WORK REQUIRED:
Repeat the listing below in full, exactly as it stands.

RECORDS SUPPLIED:
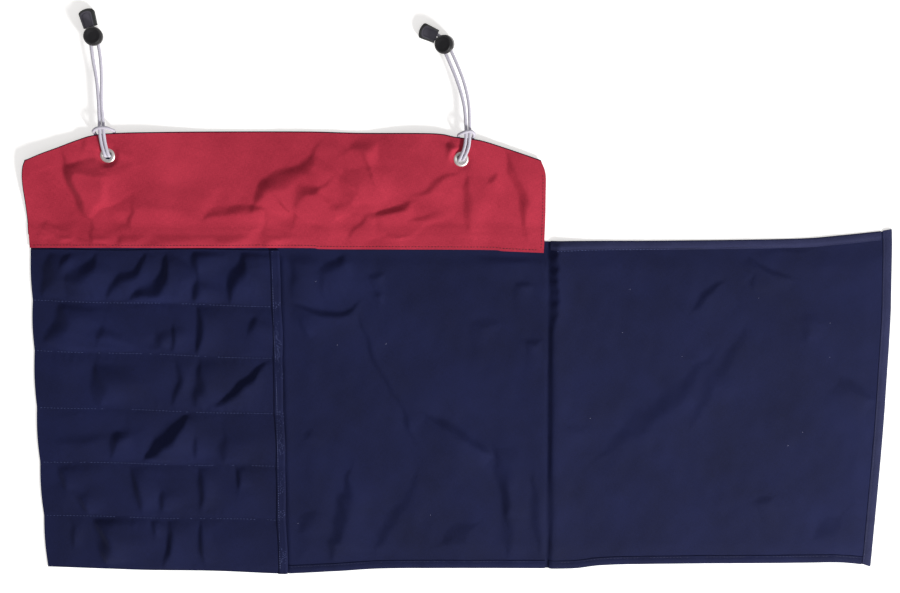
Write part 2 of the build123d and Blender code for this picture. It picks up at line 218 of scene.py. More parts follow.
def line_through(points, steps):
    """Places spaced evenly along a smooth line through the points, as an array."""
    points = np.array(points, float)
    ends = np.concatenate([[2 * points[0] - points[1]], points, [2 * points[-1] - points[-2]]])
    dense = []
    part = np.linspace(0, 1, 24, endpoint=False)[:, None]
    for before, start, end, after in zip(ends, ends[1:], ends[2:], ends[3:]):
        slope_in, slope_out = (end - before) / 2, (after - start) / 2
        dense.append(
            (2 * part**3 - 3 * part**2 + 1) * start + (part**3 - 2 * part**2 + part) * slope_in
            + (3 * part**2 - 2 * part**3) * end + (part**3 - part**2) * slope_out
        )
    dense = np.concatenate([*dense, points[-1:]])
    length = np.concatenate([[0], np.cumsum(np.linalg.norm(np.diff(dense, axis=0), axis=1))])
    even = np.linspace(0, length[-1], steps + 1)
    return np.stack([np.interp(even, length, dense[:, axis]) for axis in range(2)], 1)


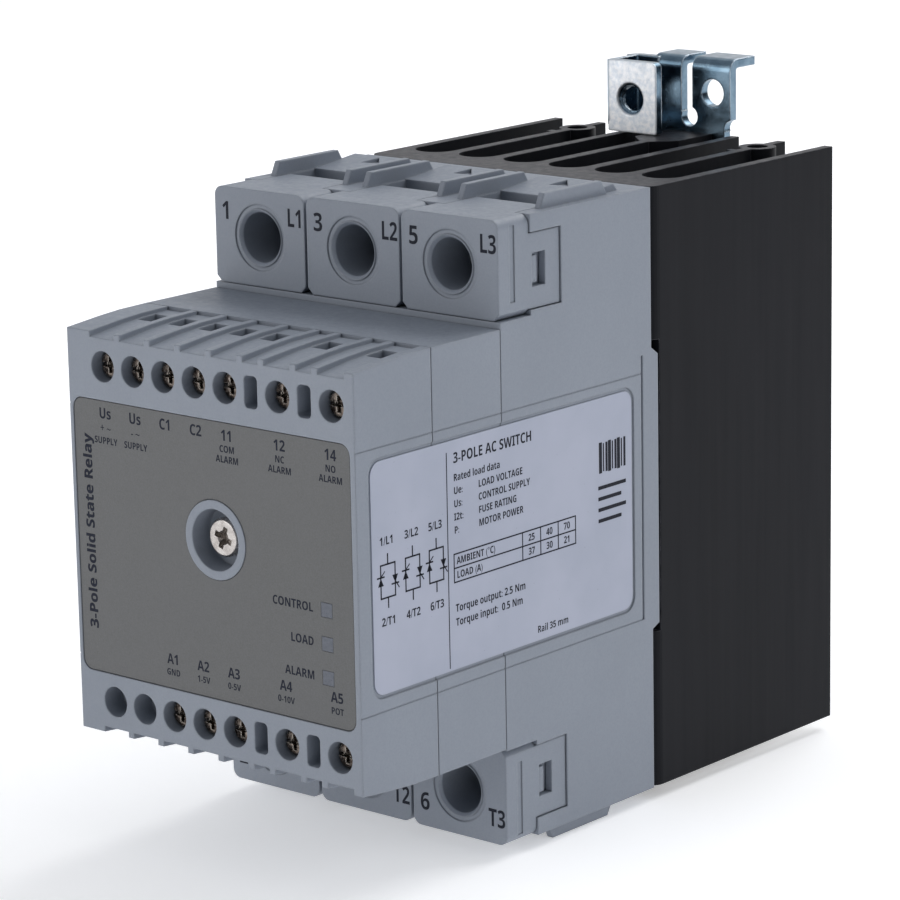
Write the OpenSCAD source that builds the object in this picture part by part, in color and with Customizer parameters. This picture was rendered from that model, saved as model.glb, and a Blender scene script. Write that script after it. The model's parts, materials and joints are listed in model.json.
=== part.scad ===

EXERCISE OUTPUT:
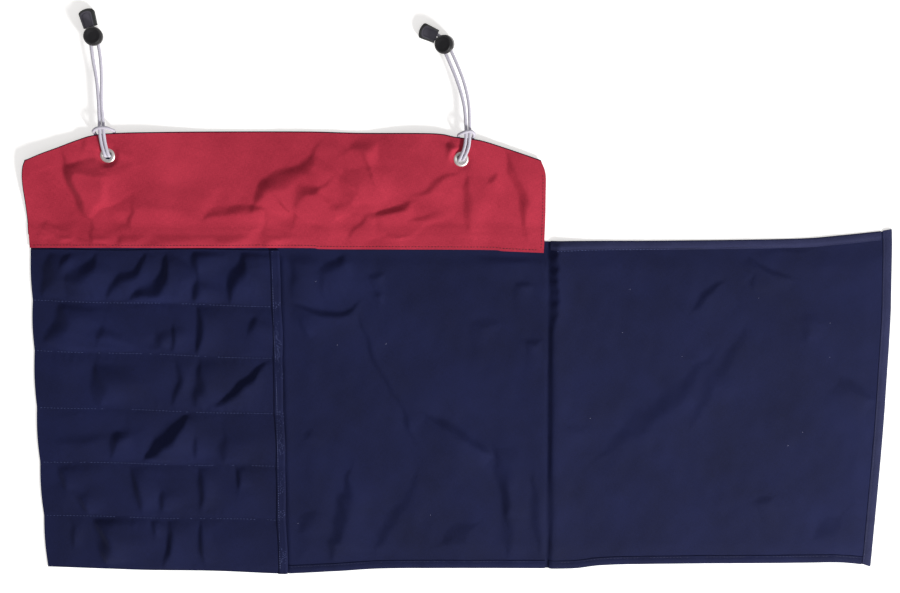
Write part 2 of the build123d and Blender code for this picture. It picks up at line 218 of scene.py. More parts follow.
def line_through(points, steps):
    """Places spaced evenly along a smooth line through the points, as an array."""
    points = np.array(points, float)
    ends = np.concatenate([[2 * points[0] - points[1]], points, [2 * points[-1] - points[-2]]])
    dense = []
    part = np.linspace(0, 1, 24, endpoint=False)[:, None]
    for before, start, end, after in zip(ends, ends[1:], ends[2:], ends[3:]):
        slope_in, slope_out = (end - before) / 2, (after - start) / 2
        dense.append(
            (2 * part**3 - 3 * part**2 + 1) * start + (part**3 - 2 * part**2 + part) * slope_in
            + (3 * part**2 - 2 * part**3) * end + (part**3 - part**2) * slope_out
        )
    dense = np.concatenate([*dense, points[-1:]])
    length = np.concatenate([[0], np.cumsum(np.linalg.norm(np.diff(dense, axis=0), axis=1))])
    even = np.linspace(0, length[-1], steps + 1)
    return np.stack([np.interp(even, length, dense[:, axis]) for axis in range(2)], 1)


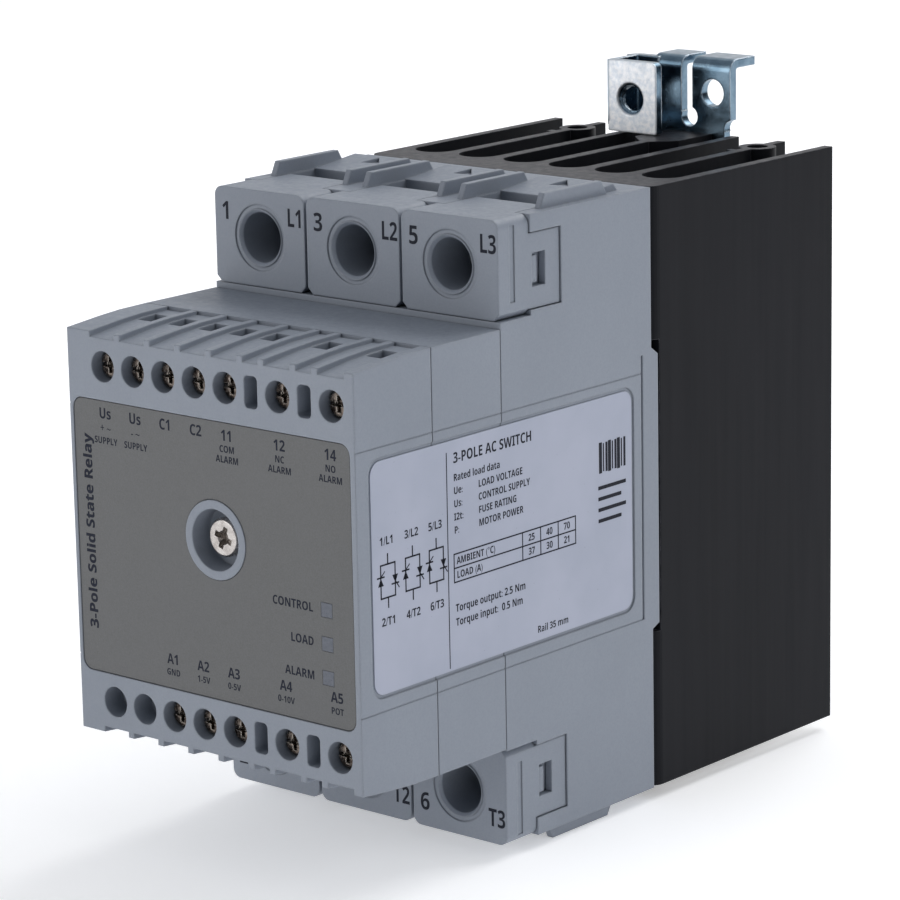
Write the OpenSCAD source that builds the object in this picture part by part, in color and with Customizer parameters. This picture was rendered from that model, saved as model.glb, and a Blender scene script. Write that script after it. The model's parts, materials and joints are listed in model.json.
=== part.scad ===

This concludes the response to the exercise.